▶ _What is asked_: Search the data below for the string "this". Extract every line that contains it.

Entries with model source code
------------------------------------
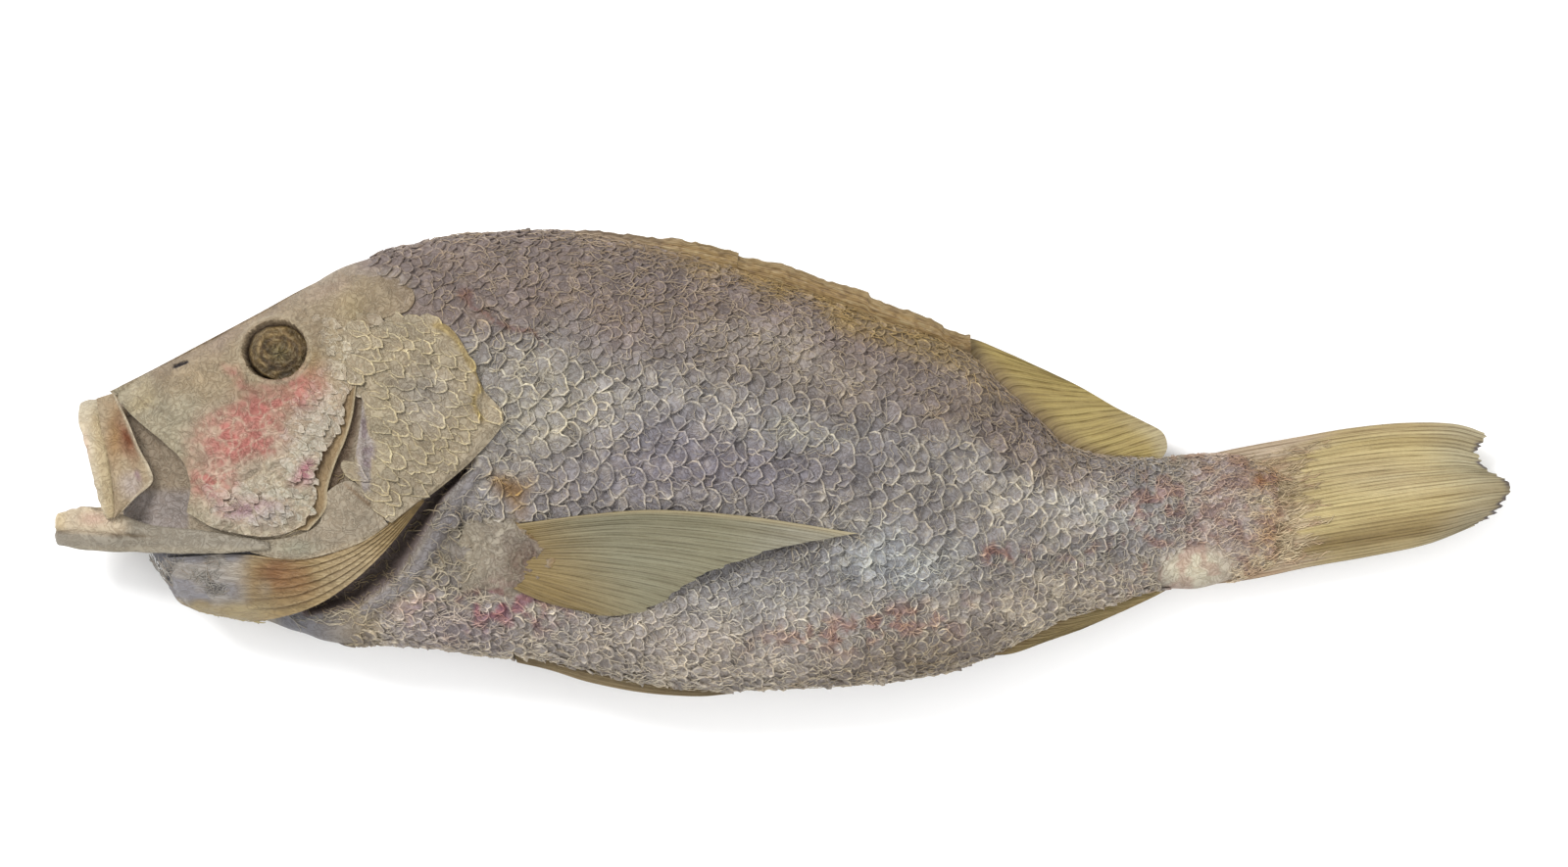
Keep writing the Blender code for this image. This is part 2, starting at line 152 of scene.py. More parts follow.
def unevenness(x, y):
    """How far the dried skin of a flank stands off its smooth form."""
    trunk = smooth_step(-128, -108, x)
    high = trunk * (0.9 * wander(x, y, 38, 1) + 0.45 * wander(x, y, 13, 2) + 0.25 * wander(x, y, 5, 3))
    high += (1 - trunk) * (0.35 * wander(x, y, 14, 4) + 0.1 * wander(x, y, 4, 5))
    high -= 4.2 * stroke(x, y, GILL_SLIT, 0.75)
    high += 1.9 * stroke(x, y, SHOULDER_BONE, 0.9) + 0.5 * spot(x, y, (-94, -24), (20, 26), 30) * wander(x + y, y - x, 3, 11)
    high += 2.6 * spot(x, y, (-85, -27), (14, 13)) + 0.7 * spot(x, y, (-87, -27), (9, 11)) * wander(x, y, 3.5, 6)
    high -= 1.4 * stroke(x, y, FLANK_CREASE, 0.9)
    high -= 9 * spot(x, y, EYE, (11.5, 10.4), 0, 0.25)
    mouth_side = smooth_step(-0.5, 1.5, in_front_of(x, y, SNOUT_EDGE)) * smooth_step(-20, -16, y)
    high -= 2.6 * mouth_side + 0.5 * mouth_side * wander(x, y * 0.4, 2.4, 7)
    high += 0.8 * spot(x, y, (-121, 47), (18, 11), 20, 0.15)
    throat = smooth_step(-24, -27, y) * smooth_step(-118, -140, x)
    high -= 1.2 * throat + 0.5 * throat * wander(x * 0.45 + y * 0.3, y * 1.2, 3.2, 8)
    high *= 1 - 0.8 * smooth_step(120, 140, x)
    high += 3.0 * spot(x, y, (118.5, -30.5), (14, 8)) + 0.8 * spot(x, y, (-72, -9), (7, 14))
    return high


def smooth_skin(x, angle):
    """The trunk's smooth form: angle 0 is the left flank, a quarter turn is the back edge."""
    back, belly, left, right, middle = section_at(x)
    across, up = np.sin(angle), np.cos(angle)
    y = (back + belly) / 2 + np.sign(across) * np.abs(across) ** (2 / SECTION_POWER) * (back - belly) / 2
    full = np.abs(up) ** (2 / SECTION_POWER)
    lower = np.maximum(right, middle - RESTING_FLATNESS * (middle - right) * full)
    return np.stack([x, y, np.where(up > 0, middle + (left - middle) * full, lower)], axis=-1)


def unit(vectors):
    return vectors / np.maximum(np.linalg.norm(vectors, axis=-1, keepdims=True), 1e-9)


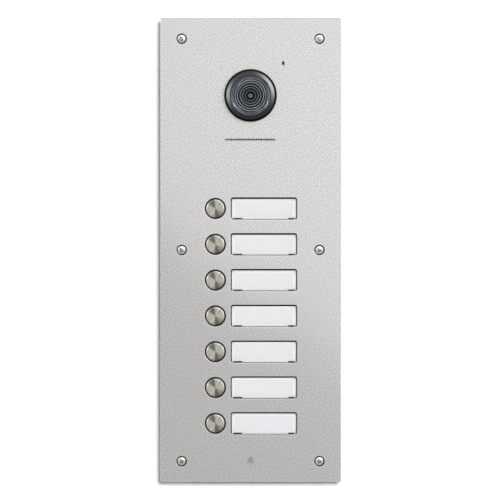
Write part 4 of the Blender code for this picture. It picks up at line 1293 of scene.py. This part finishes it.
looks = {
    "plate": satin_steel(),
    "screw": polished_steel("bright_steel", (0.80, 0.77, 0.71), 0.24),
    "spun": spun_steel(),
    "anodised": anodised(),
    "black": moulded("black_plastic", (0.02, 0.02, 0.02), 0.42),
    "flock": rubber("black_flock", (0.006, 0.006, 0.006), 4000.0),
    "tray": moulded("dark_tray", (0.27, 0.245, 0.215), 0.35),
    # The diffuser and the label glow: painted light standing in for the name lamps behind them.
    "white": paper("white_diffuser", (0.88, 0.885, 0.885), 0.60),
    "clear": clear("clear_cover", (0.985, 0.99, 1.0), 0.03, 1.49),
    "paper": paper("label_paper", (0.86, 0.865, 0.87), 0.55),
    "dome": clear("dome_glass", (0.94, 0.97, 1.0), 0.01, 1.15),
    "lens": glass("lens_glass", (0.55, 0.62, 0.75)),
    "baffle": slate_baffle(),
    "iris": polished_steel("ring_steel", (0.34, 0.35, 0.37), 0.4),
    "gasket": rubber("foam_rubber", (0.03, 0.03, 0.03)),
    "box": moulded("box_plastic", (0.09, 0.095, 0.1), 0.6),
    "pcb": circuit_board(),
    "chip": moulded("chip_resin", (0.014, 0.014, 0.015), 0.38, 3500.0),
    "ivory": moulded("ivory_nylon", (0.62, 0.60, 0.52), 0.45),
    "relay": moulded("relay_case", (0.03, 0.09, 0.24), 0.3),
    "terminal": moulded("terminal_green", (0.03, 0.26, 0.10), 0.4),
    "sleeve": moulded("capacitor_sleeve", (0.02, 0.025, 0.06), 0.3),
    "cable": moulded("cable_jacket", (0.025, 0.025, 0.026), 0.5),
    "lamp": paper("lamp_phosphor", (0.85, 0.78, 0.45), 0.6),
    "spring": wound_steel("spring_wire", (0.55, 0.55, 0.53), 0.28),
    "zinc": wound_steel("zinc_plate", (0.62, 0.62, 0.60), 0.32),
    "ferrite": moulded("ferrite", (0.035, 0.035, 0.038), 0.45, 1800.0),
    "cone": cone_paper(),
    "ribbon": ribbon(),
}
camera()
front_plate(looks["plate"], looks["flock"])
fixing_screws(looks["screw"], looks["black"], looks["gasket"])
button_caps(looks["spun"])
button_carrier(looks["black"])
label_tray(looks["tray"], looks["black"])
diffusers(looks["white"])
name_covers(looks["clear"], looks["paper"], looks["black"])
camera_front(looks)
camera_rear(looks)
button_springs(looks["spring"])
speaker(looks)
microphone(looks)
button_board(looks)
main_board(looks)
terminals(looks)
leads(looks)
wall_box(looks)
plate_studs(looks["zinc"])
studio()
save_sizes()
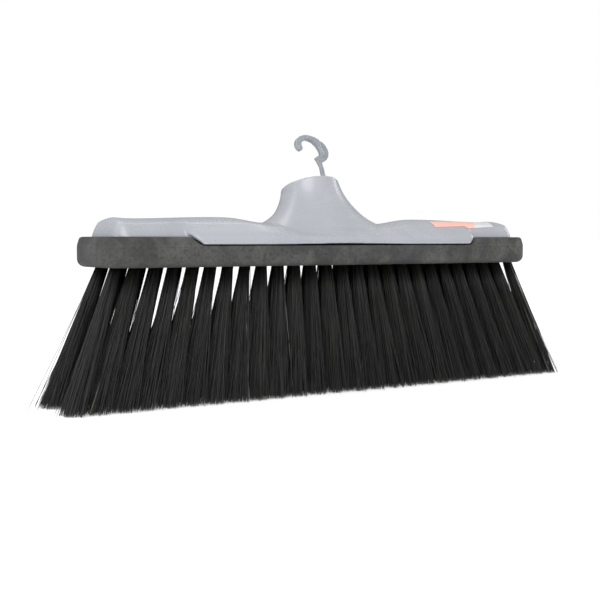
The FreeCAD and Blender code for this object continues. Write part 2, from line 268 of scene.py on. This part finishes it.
------------------------------------
▶ _Task output_:
Keep writing the Blender code for this image. This is part 2, starting at line 152 of scene.py. More parts follow.
Write part 4 of the Blender code for this picture. It picks up at line 1293 of scene.py. This part finishes it.
The FreeCAD and Blender code for this object continues. Write part 2, from line 268 of scene.py on. This part finishes it.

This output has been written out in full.